Got 5 minutes? Then you can have homemade Grapefruit Gelato.

A friend of mine is moving to Florida next month, and will be lucky enough to have grapefruit trees right in her backyard. So I post this in her honor – what’s more frugal than picking fruit right off your own tree and whipping up a luscious dessert? (More on gardening to come in future posts.)

Grapefruit Gelato

I know it may sound a little weird, but trust us. We swear it will surprise you. Something about the way that the acid in the citrus combines with the fat in the cream (and yes, you must use heavy cream; we tried it with half & half and it just didn’t work texture-wise, though the flavor was still a total delight) creates a perfect dense, creamy texture that is so akin to ‘real’ gelato. It’s a revelation!


2 cups heavy cream
1 cup sugar
1/4 cup fresh grapefruit juice (Recommended: 1 Texas Rio Star. Ruby red would probably be fine too.)
zest of said grapefruit, finely grated
1/2 tsp salt

Whisk it all together, pour it into a nice Tupperware container, and freeze for at least 8 hours, ideally overnight.  That’s IT. Yes, really!

It’s amazing how well the texture comes out without churning! So creamy & subtly tangy.

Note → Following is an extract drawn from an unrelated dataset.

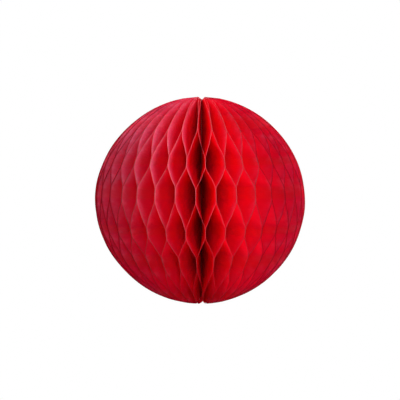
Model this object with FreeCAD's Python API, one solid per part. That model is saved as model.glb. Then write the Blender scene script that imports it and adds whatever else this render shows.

(Donna’s Note: This recipe is a result of kitchen synergy between Anne and I. The original recipe is from my friend Patty Ransom, who aksed me if I had ever heard of  “Five Minute Lemon Ice Cream.” I was thrilled and amazed after tasting it, and made it frequently. Then Anne and I were cooking together in January and decided the grapefruit flavor would be a great twist – It was even more amazing than lemon. Haven’t tried lime yet . . . Hmmmm . . . So, Patty – if you’re reading this – Thank You!)


  1. Jeanine says

    I had gelato for the first time when my husband and I went to Austin, TX in this gourmet food store and I absolutely loved the pink grapefruit gelato. So much so that I’m here in winter Buffalo, on my couch craving it. I will surely try this recipe and let you know how I do.

  2. says

    Thanks for that comment from the file marked “Duh”. Have any other blatantly obvious remarks? Of course it’s not a real gelato. We were looking for a term that better reflected the smooth texture of this recipe, and the texture is much more like a gelato than an ice cream. Therefore, we took the liberty with the title (plus, hey, alliteration). It’s also much more dense than ice cream, much like – hey! – a gelato, because air is not beaten into the mixture. So for that very reason, if you want to be a stickler about it, it wouldn’t technically be an ice cream either. I suppose “Grapefruit Frozen Cream-Based Dessert Substance” would be most correct, but, well, not all that fun or even appetizing.

    Technically, putting gelato in quotation marks would have been the culinarily correct thing to do. I may go ahead and change that, in order to better represent our intentions, even though we’ve never aimed for exact purity. So I thank you for that.

    (Incidentally, I did you the favor of correcting your screen name here, as it was only embarrassing for you – kind of along the same lines as when someone is trying to insult another’s intellect with a snotty post that includes the words “inteligance” or “genuis”.)

  3. says

    So very glad you liked it! I thought you’d appreciate the uniquely tangy flavor of it. Blueberries would be a great match – I’ll have to try that.

  4. says

    This is incredible. I just made it last night, because I promised Anne I would, and it came together in under five minutes. I put it in the freezer and completely forgot about it until just now. Perfect gelato consistency! This is amazing! It’s going nicely right now with some fresh blueberries. Thanks for sharing – what interesting alchemy.

    • says

      A friend of mine got me started on this way of making gelato – she made it with lemon – which would be great with blueberries, too. You can use any citrus – I have tried lemon, lime and grapefruit. All have been delish!

  5. says

    Thanks for posting the history, Donna! Also to note: we decided that the denser texture was more like gelato than typical ice cream, hence the name change.